#ClarkTogether
The Council on the Uncertain Human Future invites people into reflection, collective insight, and reckoning on the climate crisis through a process of intentional conversation. CUHF, launched in 2014 through the Higgins School of Humanities at Clark, is now an international network engaging a wide range of groups in these deeper conversations. It is also the foundation of A new Earth conversation at Clark, a campuswide climate initiative.
Now, as COVID-19 affects lives across the globe, the CUHF is seeing the powerful linkages between the current pandemic and the disruption posed by climate change. Although it has always been held in in-person gatherings, the Council has now moved its meetings to a virtual format. It has also created an online “Reader for these COVID-19 Times,” featuring commentary and reflections from writers who are considering how the pandemic relates to larger planetary conditions and challenges.
The CUHF and NEC now invite all Clark students to join An Evening of Council in this time of pandemic via Zoom on May 19 at 7 p.m.; those who choose to join can share their experiences and consider the broader social, ecological, and climate challenges together.
“We really want to create a space for the students to be able to process how this is affecting them personally and in their professional and life planning,” says Michelle Sayles, CUHF/NEC assistant director. “This is disrupting so many things we take for granted, and it’s helping us make more tangible what we’ve talked about in the Council process.”
Sarah Buie, professor emerita and research scholar at Clark’s Department of Visual and Performing Arts and a founding convener of CUHF, says the current situation is likely a compressed version of what we may continue to see in ongoing ways.
“This may be the first of more pandemics; it is remarkable and revealing that we’re forced to stop our economy, because our impact on the natural world is lessened. We can see the healing that’s possible if we could pull back from the mindless plunder of the planet that is typically underway,” she says.
The “Reader for these COVID-19 Times” continues to grow daily.
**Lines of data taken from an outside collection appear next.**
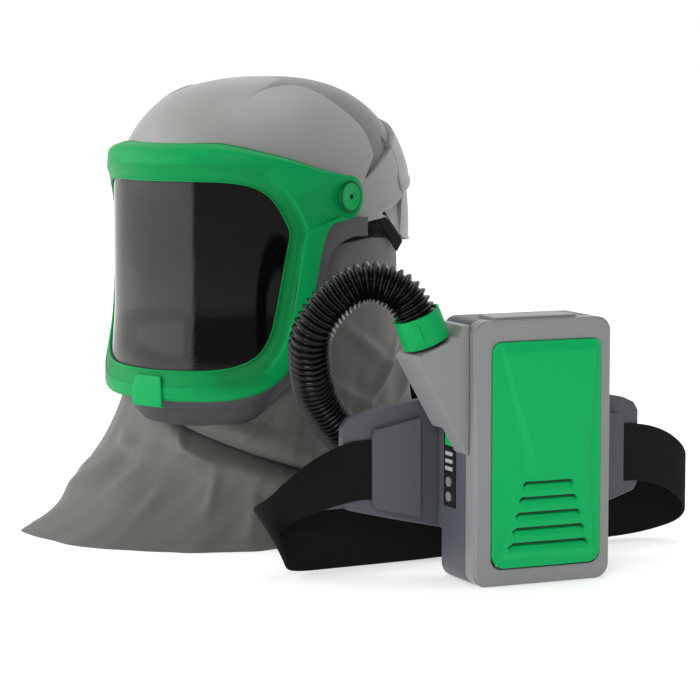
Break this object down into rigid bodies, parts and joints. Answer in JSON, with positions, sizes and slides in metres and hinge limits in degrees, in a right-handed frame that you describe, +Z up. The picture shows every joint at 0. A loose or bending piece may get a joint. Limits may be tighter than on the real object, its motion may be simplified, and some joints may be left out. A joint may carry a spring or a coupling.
{
  "type": "powered air respirator",
  "caption": "Loose-fitting respirator helmet with lift-up visor and neck cape, fed through a corrugated hose by a belt-worn filter blower.",
  "frame": {"origin": "centre of the footprint of the helmet, blower and belt, on the surface they stand on; the hose is not counted", "axes": "the helmet faces -Y, +Z is up, the wearer's left is +X"},
  "size_m": [0.55, 0.4142, 0.3992],
  "materials": {
    "shell": "satin",
    "green": "satin",
    "lens": "clear",
    "dark": "satin",
    "rubber": "matte",
    "hose": "glossy",
    "fabric": "coated",
    "webbing": "woven",
    "pad": "moulded",
    "case_dark": "satin",
    "case_light": "satin",
    "steel": "plain",
    "nylon": "plain",
    "red": "satin",
    "board": "plain"
  },
  "bodies": {
    "respirator": {"helmet_shell": "shell", "crown_duct_cover": "shell", "face_frame": "dark", "face_seal": "rubber", "pivot_pins": "steel", "pivot_washers": "nylon", "cape_front": "fabric", "cape_left": "fabric", "cape_right": "fabric", "nape_strap": "webbing", "neck_collar": "fabric", "headband": "dark", "crown_straps": "dark", "brow_pad": "rubber", "suspension_clips": "dark", "ratchet_housing": "dark", "air_channel": "dark", "inlet_socket": "dark", "helmet_cuff": "rubber", "breathing_hose": "hose", "hose_inner_cuff": "rubber", "outlet_duct": "case_light", "outlet_spigot": "dark", "rear_housing": "case_dark", "front_bezel": "case_light", "door_hinge_pin": "steel", "filter_gasket": "rubber", "filter_cartridge": "nylon", "pre_filter": "nylon", "fan_volute": "dark", "motor": "dark", "circuit_board": "board", "alarm_buzzer": "dark", "status_display": "dark", "housing_screws": "steel", "back_plate": "pad", "hip_pad_left": "pad", "hip_pad_right": "pad", "strap_guide_left": "pad", "strap_guide_right": "pad", "belt_webbing": "webbing", "buckle_socket": "dark", "buckle_plug": "dark", "strap_adjuster": "dark"},
    "visor": {"visor_frame": "green", "visor_lens": "lens", "lens_gasket": "rubber"},
    "left_pivot_cap": {"pivot_cap_left": "green"},
    "right_pivot_cap": {"pivot_cap_right": "green"},
    "size_knob": {"ratchet_knob": "dark", "ratchet_pinion": "nylon"},
    "bayonet_collar": {"hose_collar": "green"},
    "filter_door": {"filter_door": "green"},
    "door_latch": {"door_latch": "case_dark"},
    "fan_rotor": {"impeller": "nylon", "motor_shaft": "steel"},
    "battery": {"battery_pack": "dark"},
    "battery_latch": {"battery_latch": "red"},
    "power_button": {"power_button": "case_light"},
    "speed_button": {"speed_button": "case_light"}
  },
  "joints": [
    {"name": "visor_hinge", "type": "hinge", "parent": "respirator", "child": "visor", "pos_m": [-0.0963, -0.01934, 0.297], "axis": [-1, 0, 0], "range_deg": [0, 80]},
    {"name": "left_cap_turn", "type": "hinge", "parent": "visor", "child": "left_pivot_cap", "pos_m": [0.0277, -0.01934, 0.297], "axis": [1, 0, 0], "range_deg": [0, 90]},
    {"name": "right_cap_turn", "type": "hinge", "parent": "visor", "child": "right_pivot_cap", "pos_m": [-0.2203, -0.01934, 0.297], "axis": [-1, 0, 0], "range_deg": [0, 90]},
    {"name": "size_knob_turn", "type": "hinge", "parent": "respirator", "child": "size_knob", "pos_m": [-0.0963, 0.11466, 0.288], "axis": [0, 1, 0], "continuous": true},
    {"name": "collar_twist", "type": "hinge", "parent": "respirator", "child": "bayonet_collar", "pos_m": [0.18454, -0.11209, 0.189], "axis": [-0.1713, -0.3512, 0.9205], "range_deg": [0, 30]},
    {"name": "filter_door_hinge", "type": "hinge", "parent": "respirator", "child": "filter_door", "pos_m": [0.24884, -0.04777, 0.0172], "axis": [0.4384, 0.8988, 0], "range_deg": [0, 95]},
    {"name": "door_latch_press", "type": "slide", "parent": "respirator", "child": "door_latch", "axis": [0, 0, -1], "range_m": [0, 0.0015], "stiffness_N_per_m": 800, "springref_m": -0.001},
    {"name": "impeller_spin", "type": "hinge", "parent": "respirator", "child": "fan_rotor", "pos_m": [0.21588, -0.02501, 0.118], "axis": [-0.8988, 0.4384, 0], "continuous": true},
    {"name": "battery_slide", "type": "slide", "parent": "respirator", "child": "battery", "axis": [0.4384, 0.8988, 0], "range_m": [0, 0.1]},
    {"name": "battery_latch_press", "type": "slide", "parent": "battery", "child": "battery_latch", "axis": [0, 0, -1], "range_m": [0, 0.0015], "stiffness_N_per_m": 800, "springref_m": -0.001},
    {"name": "power_button_press", "type": "slide", "parent": "respirator", "child": "power_button", "axis": [0.4384, 0.8988, 0], "range_m": [0, 0.0012], "stiffness_N_per_m": 800, "springref_m": -0.001},
    {"name": "speed_button_press", "type": "slide", "parent": "respirator", "child": "speed_button", "axis": [0.4384, 0.8988, 0], "range_m": [0, 0.0012], "stiffness_N_per_m": 800, "springref_m": -0.001}
  ]
}
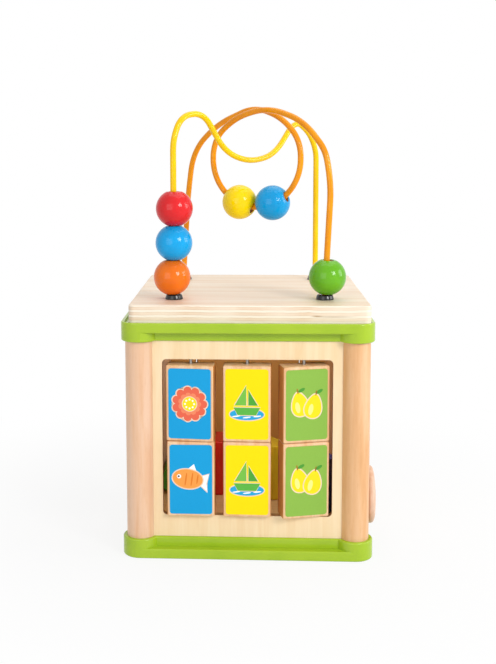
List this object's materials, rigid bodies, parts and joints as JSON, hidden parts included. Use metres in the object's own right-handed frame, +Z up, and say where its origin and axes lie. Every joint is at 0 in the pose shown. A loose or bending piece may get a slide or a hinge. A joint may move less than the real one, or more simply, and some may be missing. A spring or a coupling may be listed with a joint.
{
  "type": "baby activity cube",
  "caption": "Wooden activity cube with a bead maze on top, turning picture blocks, an arched track slider, a shape sorter and a rear door.",
  "frame": {"origin": "centre of the cube's flat underside", "axes": "+Z up through the bead maze, -Y out of the side with the picture blocks, +X out of the side with the arched track"},
  "size_m": [0.203, 0.2, 0.361],
  "materials": {
    "green_abs": "moulded, glossy",
    "beech": "turned dowel, clear matt varnish",
    "birch_ply": "sanded plywood, clear satin varnish",
    "birch_board": "thick sanded plywood with striped edges, clear satin varnish",
    "block_wood": "solid wood, clear matt varnish",
    "zinc_steel": "zinc-plated",
    "bright_steel": "drawn, bright",
    "yellow_wire_lacquer": "glossy powder coat",
    "orange_wire_lacquer": "glossy powder coat",
    "black_abs": "moulded, glossy",
    "orange_lacquer": "glossy lacquer on turned wood",
    "blue_lacquer": "glossy lacquer on turned wood",
    "red_lacquer": "glossy lacquer on turned wood",
    "green_lacquer": "glossy lacquer on turned wood",
    "yellow_lacquer": "glossy lacquer on turned wood",
    "varnished_wood": "turned, clear satin varnish",
    "green_stain": "satin lacquer",
    "red_stain": "satin lacquer",
    "yellow_stain": "satin lacquer",
    "blue_stain": "satin lacquer",
    "print_blue": "printed label, satin",
    "print_yellow": "printed label, satin",
    "print_green": "printed label, satin"
  },
  "bodies": {
    "root": {"bottom_frame": "green_abs", "top_frame": "green_abs", "post_front_left": "beech", "post_front_right": "beech", "post_rear_left": "beech", "post_rear_right": "beech", "floor_board": "birch_ply", "top_board": "birch_board", "front_panel": "birch_ply", "right_panel": "birch_ply", "left_panel": "birch_ply", "rear_panel": "birch_ply", "bottom_screws": "zinc_steel", "top_screws": "zinc_steel", "board_screws": "zinc_steel", "yellow_wire": "yellow_wire_lacquer", "orange_wire": "orange_wire_lacquer", "wire_ferrules": "black_abs", "door_pins": "bright_steel", "door_stop": "beech", "door_magnet": "bright_steel", "pivot_rod_left": "bright_steel", "pivot_rod_middle": "bright_steel", "pivot_rod_right": "bright_steel"},
    "left_lower_block": {"picture_block_left_lower": "block_wood", "block_labels_left_lower": "print_blue"},
    "left_upper_block": {"picture_block_left_upper": "block_wood", "block_labels_left_upper": "print_blue"},
    "middle_lower_block": {"picture_block_middle_lower": "block_wood", "block_labels_middle_lower": "print_yellow"},
    "middle_upper_block": {"picture_block_middle_upper": "block_wood", "block_labels_middle_upper": "print_yellow"},
    "right_lower_block": {"picture_block_right_lower": "block_wood", "block_labels_right_lower": "print_green"},
    "right_upper_block": {"picture_block_right_upper": "block_wood", "block_labels_right_upper": "print_green"},
    "orange_bead": {"orange_bead": "orange_lacquer"},
    "blue_stack_bead": {"blue_stack_bead": "blue_lacquer"},
    "red_bead": {"red_bead": "red_lacquer"},
    "green_bead": {"green_bead": "green_lacquer"},
    "yellow_bead": {"yellow_bead": "yellow_lacquer"},
    "blue_ring_bead": {"blue_ring_bead": "blue_lacquer"},
    "slider": {"slider_disc": "varnished_wood", "slider_spacer": "varnished_wood", "slider_backing": "varnished_wood", "slider_screw": "zinc_steel"},
    "door": {"rear_door": "birch_ply", "door_keeper": "bright_steel"},
    "green_cylinder": {"green_cylinder": "green_stain"},
    "red_square": {"red_square": "red_stain"},
    "yellow_triangle": {"yellow_triangle": "yellow_stain"},
    "blue_hexagon": {"blue_hexagon": "blue_stain"}
  },
  "joints": [
    {"name": "left_lower_turn", "type": "hinge", "parent": "root", "child": "left_lower_block", "pos_m": [-0.04463, -0.087, 0.095], "axis": [0, 0, 1], "continuous": true},
    {"name": "left_upper_turn", "type": "hinge", "parent": "root", "child": "left_upper_block", "pos_m": [-0.04463, -0.087, 0.095], "axis": [0, 0, 1], "continuous": true},
    {"name": "middle_lower_turn", "type": "hinge", "parent": "root", "child": "middle_lower_block", "pos_m": [0, -0.087, 0.095], "axis": [0, 0, 1], "continuous": true},
    {"name": "middle_upper_turn", "type": "hinge", "parent": "root", "child": "middle_upper_block", "pos_m": [0, -0.087, 0.095], "axis": [0, 0, 1], "continuous": true},
    {"name": "right_lower_turn", "type": "hinge", "parent": "root", "child": "right_lower_block", "pos_m": [0.04463, -0.087, 0.095], "axis": [0, 0, 1], "continuous": true},
    {"name": "right_upper_turn", "type": "hinge", "parent": "root", "child": "right_upper_block", "pos_m": [0.04463, -0.087, 0.095], "axis": [0, 0, 1], "continuous": true},
    {"name": "orange_bead_slide", "type": "slide", "parent": "root", "child": "orange_bead", "axis": [0, 0, 1], "range_m": [0, 0.0105]},
    {"name": "blue_stack_bead_slide", "type": "slide", "parent": "orange_bead", "child": "blue_stack_bead", "axis": [0, 0, 1], "range_m": [0, 0.0105]},
    {"name": "red_bead_slide", "type": "slide", "parent": "blue_stack_bead", "child": "red_bead", "axis": [0, 0, 1], "range_m": [0, 0.0105]},
    {"name": "green_bead_slide", "type": "slide", "parent": "root", "child": "green_bead", "axis": [0.0457, -0.0387, 0.9982], "range_m": [0, 0.04]},
    {"name": "yellow_bead_travel", "type": "hinge", "parent": "root", "child": "yellow_bead", "pos_m": [0.0072, 0, 0.3159], "axis": [0.4226, 0.9063, 0], "range_deg": [0, 45]},
    {"name": "blue_ring_bead_travel", "type": "hinge", "parent": "root", "child": "blue_ring_bead", "pos_m": [0.0072, 0, 0.3159], "axis": [-0.4226, -0.9063, 0], "range_deg": [0, 45]},
    {"name": "slider_travel", "type": "hinge", "parent": "root", "child": "slider", "pos_m": [0.087, 0, 0.042], "axis": [-1, 0, 0], "range_deg": [0, 180]},
    {"name": "door_swing", "type": "hinge", "parent": "root", "child": "door", "pos_m": [-0.0462, 0.087, 0.086], "axis": [0, 0, 1], "range_deg": [0, 95]},
    {"name": "green_cylinder_lift", "type": "slide", "parent": "root", "child": "green_cylinder", "axis": [0, 0, 1], "range_m": [0, 0.1]},
    {"name": "red_square_lift", "type": "slide", "parent": "root", "child": "red_square", "axis": [0, 0, 1], "range_m": [0, 0.1]},
    {"name": "yellow_triangle_lift", "type": "slide", "parent": "root", "child": "yellow_triangle", "axis": [0, 0, 1], "range_m": [0, 0.1]},
    {"name": "blue_hexagon_lift", "type": "slide", "parent": "root", "child": "blue_hexagon", "axis": [0, 0, 1], "range_m": [0, 0.1]}
  ]
}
It includes links to articles, podcasts, videos, and poems about the pandemic and climate crisis. “There was wisdom pouring forth from so many sources that it felt important to put it together,” Buie says. “It’s obvious we need to be deepening our own reflection at this time, and many thought leaders are giving us opportunities to do that with them.”
Buie suggests that, though distinct in their particulars, the pandemic and the climate crisis both arise from the assumption that humans may endlessly exploit the natural world, despite our interdependence with it. “In both instances, we’re being shown that unchecked capitalism will disrupt and ultimately destroy the ecological health of the planet,” she says. “Tragically, it is a kind of unconscious collective suicide.”
As we begin to heal from the pandemic, Sayles says we must ensure that the recovery process doesn’t further reinforce the existing conditions that have brought us to this point. That involves contemplating what a just transition looks like – taking into account the issue of inequality and what we’re asking of the most marginalized in this moment.
The Council on the Uncertain Human Future involves slowing down, reckoning together, and listening for collective wisdom. In this unfolding crisis, Buie says an important first step is to let ourselves slow down and reflect.
“We have been moving so fast,” she says. “May we, slowed and altered by the pain and suffering now underway, be forced to put down our assumptions, and see their costs. May we work to re-envision our societies, interwoven and in balance with the life systems of this incredible planet.”